Nothing outside the stretch should be returned: give exactly the lines from the line containing "moulding = bucket()" through the line containing "if empty is", including both.

• **SOURCE EXCERPT**
--- begin ---

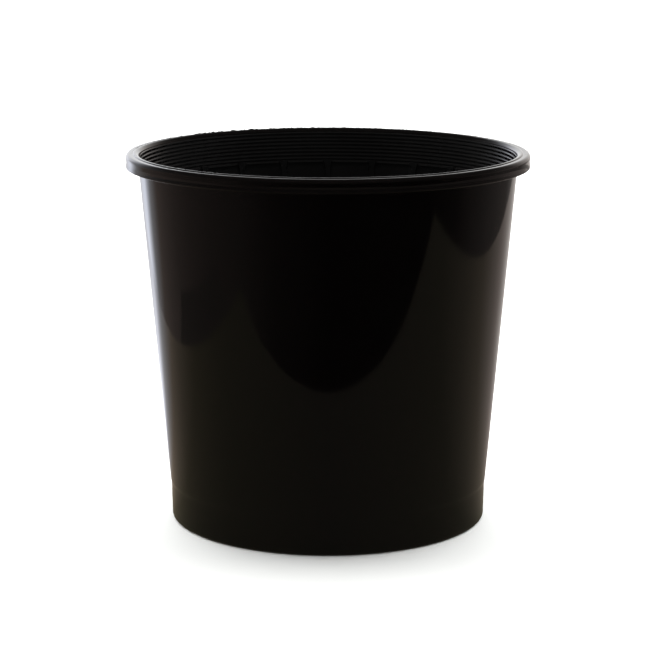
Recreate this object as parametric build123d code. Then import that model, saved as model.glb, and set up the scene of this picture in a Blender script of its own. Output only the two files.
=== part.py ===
"""Florist bucket: one injection moulding in black polypropylene.

The bucket is a shell turned about Z, with a turned-down lip at the mouth, a stack of fine
rings inside the mouth, a ring of upright ribs below them, a slightly stepped foot and a
base that is dished up off the floor. Millimetres, +Z up, origin at the centre of the
circle that the foot stands on.
"""

import os
from math import atan2, degrees

from build123d import *

# Overall sizes
HEIGHT = 208.0  # floor to the crest of the rim
RIM_DIAMETER = 225.0  # outside of the turned-down lip
FOOT_DIAMETER = 177.9  # outside of the foot, where it is about to round under

# Wall and foot
WALL = 1.1  # wall thickness, measured level
FOOT_HEIGHT = 19.6  # plain band at the foot, below the step
FOOT_SPREAD = 0.4  # how much wider the foot is at its top than at the floor
FOOT_STEP = 0.5  # how far the wall stands out past the foot band
FOOT_STEP_RISE = 1.5  # height over which the wall steps out
FOOT_ROUND = 2.0  # outside round between the foot and the floor
FOOT_LAND = 2.4  # width of the flat ring that stands on the floor

# Base panel
BASE_THICKNESS = 1.6
BASE_LIFT = 3.0  # underside of the base panel, above the floor
BASE_RAMP = 4.0  # width of the slope between the foot land and the base panel
GATE_DIAMETER = 7.0  # moulding gate pad under the middle of the base
GATE_DEPTH = 0.6

# Rim
LIP_OVERHANG = 6.4  # lip beyond the wall, if the wall ran up to the crest
LIP_DROP = 8.0  # crest of the rim down to the lip's free edge
LIP_THICKNESS = 1.1
LIP_WAIST = 0.25  # hollow in the outside of the lip, between its shoulder and edge
LIP_EDGE_ROUND = 0.45
RIM_WEB = 1.8  # plastic above the hollow under the lip
CREST_RISE = 2.2  # inner round of the crest, from the bore up to its top
CREST_WIDTH = 2.8  # inner round of the crest, from the bore out to its top
CREST_LAND = 0.9  # outer half of the crest, from its top out to the crease
CREASE_DEPTH = 0.6  # crease between the crest and the shoulder, below the crest
SHOULDER_STEP = 0.2  # the shoulder starts this far above the bottom of the crease
SHOULDER_ROUND = 2.0  # outside round between the top of the shoulder and the lip

# Rings inside the mouth
RING_COUNT = 9
RING_PITCH = 2.15
RING_HEIGHT = 0.35  # how far a ring stands in from the wall
RING_WIDTH = 1.5  # height of wall that one ring covers
RING_START = 3.0  # crest of the rim down to the middle of the first ring

# Upright ribs, from the lowest rings down
RIB_COUNT = 24
RIB_WIDTH = 3.0
RIB_DEPTH = 1.1  # how far a rib stands in from the wall
RIB_LENGTH = 60.0
RIB_HEAD_WIDTH = 4.6  # across the very top, from where it narrows to the stem
RIB_HEAD_HEIGHT = 5.0
RINGS_CROSSED = 1  # lowest rings, which the ribs run up over
RIB_GAP = 0.1  # lowest ring that stays clear down to the heads of the ribs

# Lines of the section
rim_radius = RIM_DIAMETER / 2
foot_radius = FOOT_DIAMETER / 2
foot_top_radius = foot_radius + FOOT_SPREAD
wall_foot_z = FOOT_HEIGHT + FOOT_STEP_RISE
wall_foot_radius = foot_top_radius + FOOT_STEP
wall_slope = (rim_radius - LIP_OVERHANG - wall_foot_radius) / (HEIGHT - wall_foot_z)
wall_lean = degrees(atan2(wall_slope, 1))


def outer_radius(z):
    """Outside of the wall at height z, above the foot band."""
    return wall_foot_radius + (z - wall_foot_z) * wall_slope


def inner_radius(z):
    """Inside of the wall at height z."""
    return outer_radius(z) - WALL


bore_z = HEIGHT - CREST_RISE
bore_radius = inner_radius(bore_z)
crest_radius = bore_radius + CREST_WIDTH
crease_radius = crest_radius + CREST_LAND
crease_z = HEIGHT - CREASE_DEPTH
shoulder_z = crease_z + SHOULDER_STEP
shoulder_start = crease_radius + SHOULDER_STEP
shoulder_end = rim_radius - SHOULDER_ROUND
lip_edge_z = HEIGHT - LIP_DROP
lip_shoulder_z = shoulder_z - SHOULDER_ROUND
lip_waist_z = (lip_shoulder_z + lip_edge_z + LIP_EDGE_ROUND) / 2
lip_inner_radius = rim_radius - LIP_THICKNESS
hollow_top_z = HEIGHT - RIM_WEB
hollow_round = max(SHOULDER_ROUND - LIP_THICKNESS, LIP_THICKNESS / 2)
lowest_clear_ring = RING_START + (RING_COUNT - 1 - RINGS_CROSSED) * RING_PITCH
rib_top_z = HEIGHT - lowest_clear_ring - RING_WIDTH / 2 - RIB_GAP


def ring_edges():
    """Inside of the mouth, from the bore down past the rings, as arcs and short lines."""
    edges = []
    corner = (bore_radius, bore_z)
    for ring in range(RING_COUNT):
        middle = HEIGHT - RING_START - ring * RING_PITCH
        top = middle + RING_WIDTH / 2
        bottom = middle - RING_WIDTH / 2
        start = (inner_radius(top), top)
        tip = (inner_radius(middle) - RING_HEIGHT, middle)
        end = (inner_radius(bottom), bottom)
        if top < corner[1]:
            edges.append(Line(corner, start))
            edges.append(ThreePointArc(start, tip, end))
        else:
            edges.append(ThreePointArc(corner, tip, end))
        corner = end
    return edges, corner


def shell_section():
    """Half section of the whole bucket in the XZ plane, as (radius, height)."""
    land_outer = foot_radius - FOOT_ROUND
    land_inner = land_outer - FOOT_LAND
    ramp_end = land_inner - BASE_RAMP
    turn = FOOT_ROUND * (1 - 0.5**0.5)
    gutter_round = max(FOOT_ROUND - WALL / 2, WALL / 2)
    gutter_turn = gutter_round * (1 - 0.5**0.5)
    gutter_radius = foot_radius - WALL

    rings, below_rings = ring_edges()
    hollow_turn = hollow_round * (1 - 0.5**0.5)
    edge_turn = LIP_EDGE_ROUND * (1 - 0.5**0.5)
    shoulder_turn = SHOULDER_ROUND * (1 - 0.5**0.5)

    outside = [
        Line((0, BASE_LIFT), (ramp_end, BASE_LIFT)),
        Line((ramp_end, BASE_LIFT), (land_inner, 0)),
        Line((land_inner, 0), (land_outer, 0)),
        ThreePointArc(
            (land_outer, 0),
            (foot_radius - turn, turn),
            (foot_radius, FOOT_ROUND),
        ),
        Line((foot_radius, FOOT_ROUND), (foot_top_radius, FOOT_HEIGHT)),
        Line((foot_top_radius, FOOT_HEIGHT), (wall_foot_radius, wall_foot_z)),
        Line((wall_foot_radius, wall_foot_z), (outer_radius(hollow_top_z), hollow_top_z)),
    ]
    lip = [
        Line(
            (outer_radius(hollow_top_z), hollow_top_z),
            (lip_inner_radius - hollow_round, hollow_top_z),
        ),
        ThreePointArc(
            (lip_inner_radius - hollow_round, hollow_top_z),
            (lip_inner_radius - hollow_turn, hollow_top_z - hollow_turn),
            (lip_inner_radius, hollow_top_z - hollow_round),
        ),
        Line((lip_inner_radius, hollow_top_z - hollow_round), (lip_inner_radius, lip_edge_z)),
        Line((lip_inner_radius, lip_edge_z), (rim_radius - LIP_EDGE_ROUND, lip_edge_z)),
        ThreePointArc(
            (rim_radius - LIP_EDGE_ROUND, lip_edge_z),
            (rim_radius - edge_turn, lip_edge_z + edge_turn),
            (rim_radius, lip_edge_z + LIP_EDGE_ROUND),
        ),
        ThreePointArc(
            (rim_radius, lip_edge_z + LIP_EDGE_ROUND),
            (rim_radius - LIP_WAIST, lip_waist_z),
            (rim_radius, lip_shoulder_z),
        ),
        ThreePointArc(
            (rim_radius, lip_shoulder_z),
            (rim_radius - shoulder_turn, shoulder_z - shoulder_turn),
            (shoulder_end, shoulder_z),
        ),
        Line((shoulder_end, shoulder_z), (shoulder_start, shoulder_z)),
        Line((shoulder_start, shoulder_z), (crease_radius, crease_z)),
        TangentArc((crest_radius, HEIGHT), (crease_radius, crease_z), tangent=(1, 0)),
        EllipticalCenterArc(
            (crest_radius, bore_z),
            CREST_WIDTH,
            CREST_RISE,
            start_angle=90,
            arc_size=90,
        ),
    ]
    inside = [
        Line(below_rings, (inner_radius(wall_foot_z), wall_foot_z)),
        Line(
            (inner_radius(wall_foot_z), wall_foot_z),
            (gutter_radius, BASE_THICKNESS + gutter_round),
        ),
        ThreePointArc(
            (gutter_radius, BASE_THICKNESS + gutter_round),
            (gutter_radius - gutter_turn, BASE_THICKNESS + gutter_turn),
            (gutter_radius - gutter_round, BASE_THICKNESS),
        ),
        Line((gutter_radius - gutter_round, BASE_THICKNESS), (land_inner, BASE_THICKNESS)),
        Line((land_inner, BASE_THICKNESS), (ramp_end, BASE_LIFT + BASE_THICKNESS)),
        Line((ramp_end, BASE_LIFT + BASE_THICKNESS), (0, BASE_LIFT + BASE_THICKNESS)),
        Line((0, BASE_LIFT + BASE_THICKNESS), (0, BASE_LIFT)),
    ]
    with BuildSketch(Plane.XZ) as section:
        with BuildLine():
            for edge in outside + lip + rings + inside:
                add(edge)
        make_face()
    return section.sketch


def rib():
    """One upright rib, widening to its head, leaning with the wall, on the +X side."""
    outline = Polygon(
        (-RIB_HEAD_WIDTH / 2, 0),
        (-RIB_WIDTH / 2, -RIB_HEAD_HEIGHT),
        (-RIB_WIDTH / 2, -RIB_LENGTH),
        (RIB_WIDTH / 2, -RIB_LENGTH),
        (RIB_WIDTH / 2, -RIB_HEAD_HEIGHT),
        (RIB_HEAD_WIDTH / 2, 0),
        align=None,
    )
    solid = extrude(Plane.YZ * outline, amount=RIB_DEPTH + WALL / 2, dir=(1, 0, 0))
    face_radius = inner_radius(rib_top_z) - RIB_DEPTH
    return Pos(face_radius, 0, rib_top_z) * Rot(0, wall_lean, 0) * solid


def bucket():
    """The whole moulding."""
    shell = revolve(shell_section(), axis=Axis.Z)
    ribs = [Rot(0, 0, 360 / RIB_COUNT * turn) * rib() for turn in range(RIB_COUNT)]
    gate = Pos(0, 0, BASE_LIFT - GATE_DEPTH) * Cylinder(
        GATE_DIAMETER / 2,
        GATE_DEPTH + BASE_THICKNESS / 2,
        align=(Align.CENTER, Align.CENTER, Align.MIN),
    )
    return shell + ribs + gate


os.makedirs("parts", exist_ok=True)
moulding = bucket()
moulding.label = "bucket"
export_step(moulding, "parts/bucket.step")
print(f"bucket: {moulding.volume / 1000:.1f} cm3, wall leans {wall_lean:.2f} degrees")
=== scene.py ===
"""Florist bucket: the look of the moulding, its floor, lights and camera."""

import math

import bmesh
import bpy
from bpy.props import FloatProperty, FloatVectorProperty, IntProperty, PointerProperty
from mathutils import Matrix, Vector, noise


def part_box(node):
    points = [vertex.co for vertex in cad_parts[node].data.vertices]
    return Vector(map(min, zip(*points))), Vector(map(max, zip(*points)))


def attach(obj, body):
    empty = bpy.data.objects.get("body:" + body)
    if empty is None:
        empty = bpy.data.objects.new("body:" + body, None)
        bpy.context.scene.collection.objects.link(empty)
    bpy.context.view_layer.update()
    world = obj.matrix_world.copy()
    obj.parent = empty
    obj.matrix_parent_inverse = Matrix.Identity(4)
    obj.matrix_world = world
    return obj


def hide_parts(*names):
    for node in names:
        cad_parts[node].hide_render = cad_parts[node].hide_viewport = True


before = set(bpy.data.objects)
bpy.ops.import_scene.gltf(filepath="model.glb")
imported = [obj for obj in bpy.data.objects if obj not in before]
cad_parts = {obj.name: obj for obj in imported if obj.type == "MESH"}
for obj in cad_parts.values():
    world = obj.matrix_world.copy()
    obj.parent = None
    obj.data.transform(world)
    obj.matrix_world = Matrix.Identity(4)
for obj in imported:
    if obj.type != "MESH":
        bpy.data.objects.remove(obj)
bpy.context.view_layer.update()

bl_info = {
    "name": "Florist Bucket",
    "version": (1, 0, 0),
    "blender": (4, 5, 0),
    "location": "View3D > Sidebar > Florist Bucket",
    "description": "Moulds a glossy black polypropylene flower bucket around its CAD frame",
    "category": "Object",
}

MM = 0.001
_, NODE_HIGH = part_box("bucket")
WELD = 0.004 * MM  # points nearer than this are one point


def linear(hex_colour):
    """Linear RGBA of an sRGB hex colour."""
    channels = [int(hex_colour[i : i + 2], 16) / 255 for i in (1, 3, 5)]
    return [c / 12.92 if c <= 0.04045 else ((c + 0.055) / 1.055) ** 2.4 for c in channels] + [1.0]


# ---------------------------------------------------------------- sizes


def length(name, description, millimetres):
    """A size in millimetres as a property in metres."""
    return FloatProperty(
        name=name,
        description=description,
        default=millimetres * MM,
        unit="LENGTH",
        subtype="DISTANCE",
        precision=5,
    )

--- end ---

• **EXERCISE RESPONSE**
moulding = bucket()
moulding.label = "bucket"
export_step(moulding, "parts/bucket.step")
print(f"bucket: {moulding.volume / 1000:.1f} cm3, wall leans {wall_lean:.2f} degrees")
=== scene.py ===
"""Florist bucket: the look of the moulding, its floor, lights and camera."""

import math

import bmesh
import bpy
from bpy.props import FloatProperty, FloatVectorProperty, IntProperty, PointerProperty
from mathutils import Matrix, Vector, noise


def part_box(node):
    points = [vertex.co for vertex in cad_parts[node].data.vertices]
    return Vector(map(min, zip(*points))), Vector(map(max, zip(*points)))


def attach(obj, body):
    empty = bpy.data.objects.get("body:" + body)
    if empty is None:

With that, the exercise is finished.